Paham sekularisme pula yang menjadikan perilaku manusia khususnya remaja ini lepas dari nilai-nilai Islam. Yang menjadi arus justru gaya hidup permasif (serba boleh tanpa mengenal halal dan haram) dan gaya hedonis (ingin enak dan senangnya saja). Jadilah kebebasan berperilaku yang menimbulkan persoalan. Seperti zina, hubungan di luar nikah, hingga terkait suka mengkonsumsi barang namun tidak dipakai, dengan dalih hanya menjadikan barang tersebut sebagai atribut atau pajangan semata. Ini efek dari gaya hidup yang liberal, semua diperbolehkan dalam sistem ini.
Dari sinilah relevansi sangat nyata pentingnya Islam diperjuangkan, karena melihat kondisi negeri ini yang begitu memprihatinkan. Fakta di atas yang kami paparkan hanya berkaitan dengan gaya hidup yang berbentuk mengkonsumsi barang secara berlebihan, yang mana Islam tidak menyukai perkara berlebihan. Belum lagi fakta-fakta yang lainnya terkait seks bebas, narkoba, kekerasan terhadap perempuan, liberalisasi migas, dan kerusakan-kerusakan lainnya yang mengharuskan Islam menyelesaikan seluruh permasalahan yang ada.

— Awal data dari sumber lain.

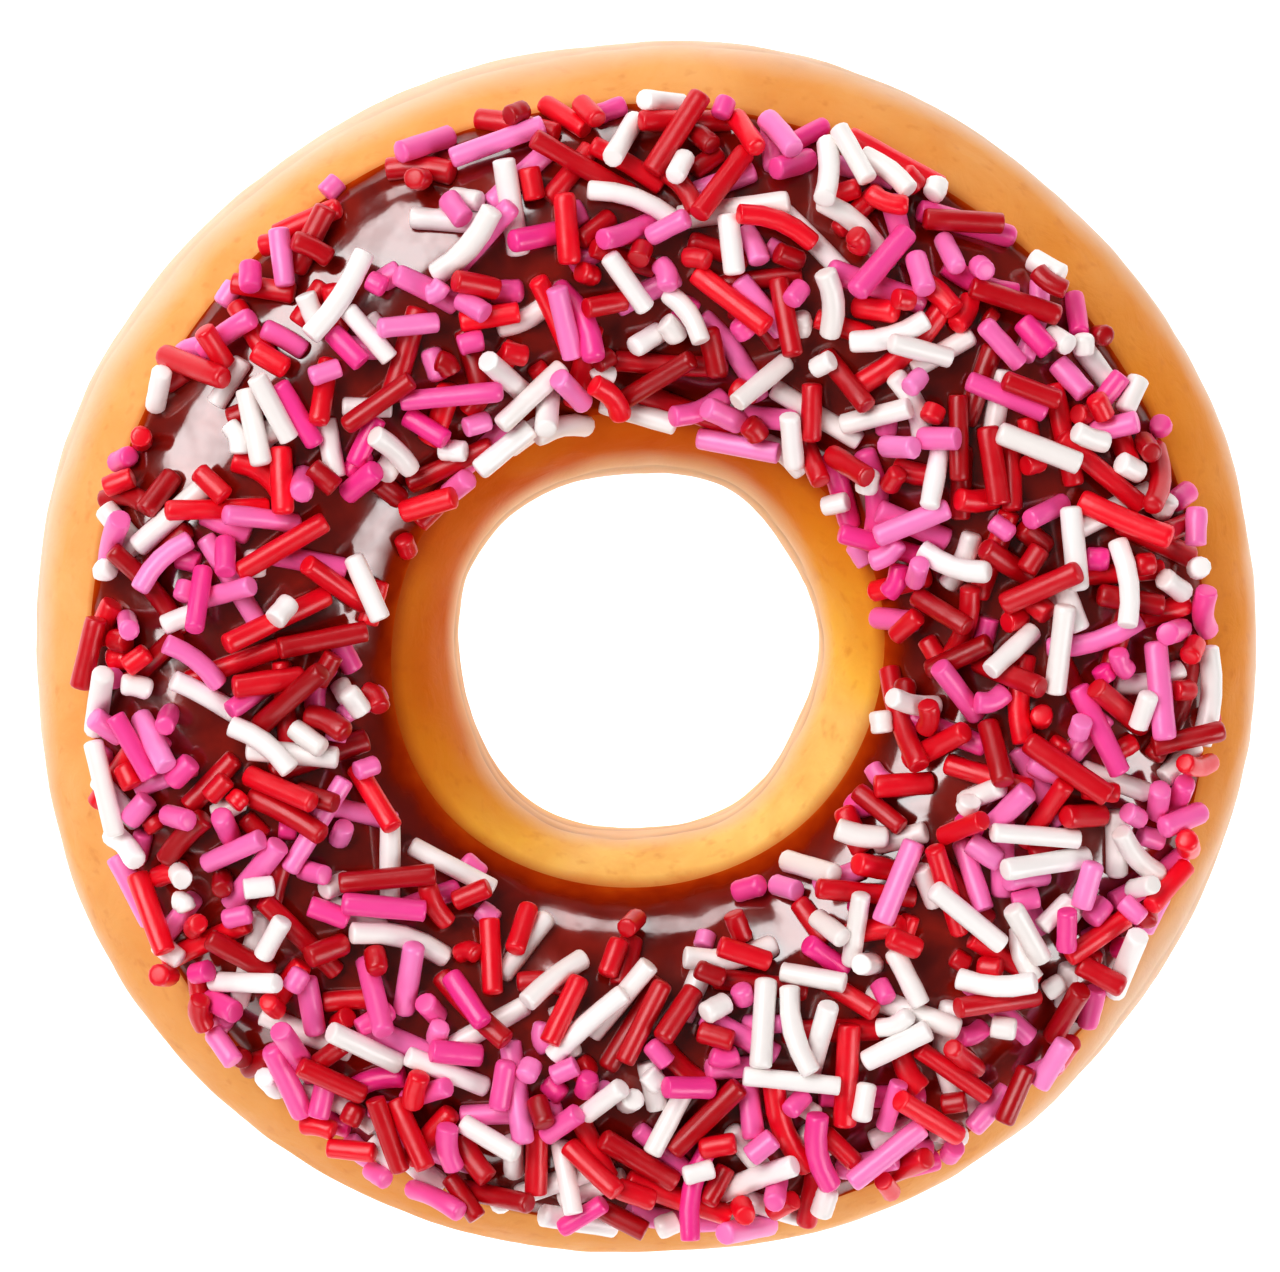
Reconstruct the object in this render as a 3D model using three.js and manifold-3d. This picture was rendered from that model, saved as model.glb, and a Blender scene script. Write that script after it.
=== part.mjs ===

Sampai kapan kita harus terjebak pada euforia yang disuguhkan sistem ini. Pemuda kita yang sedang asik dan terlena dengan gaya hidup mereka, bukannya justru menjadi agen perubahan yang bisa mengubah dunia menjadi lebih baik. Oleh karena itu, diharapkan akan muncul ruh dan semangat yang bergelora untuk memperjuangkan Islam demi kebaikan bersama. Kaum muslimin harus kembali menjalankan peranannya sebagai ibu pendidik generasi dan pengatur rumah tangga, juga tidak mengabaikan peran di tengah umat dalam menegakkan amar ma’ruf nahi munkar (QS at Taubah :71).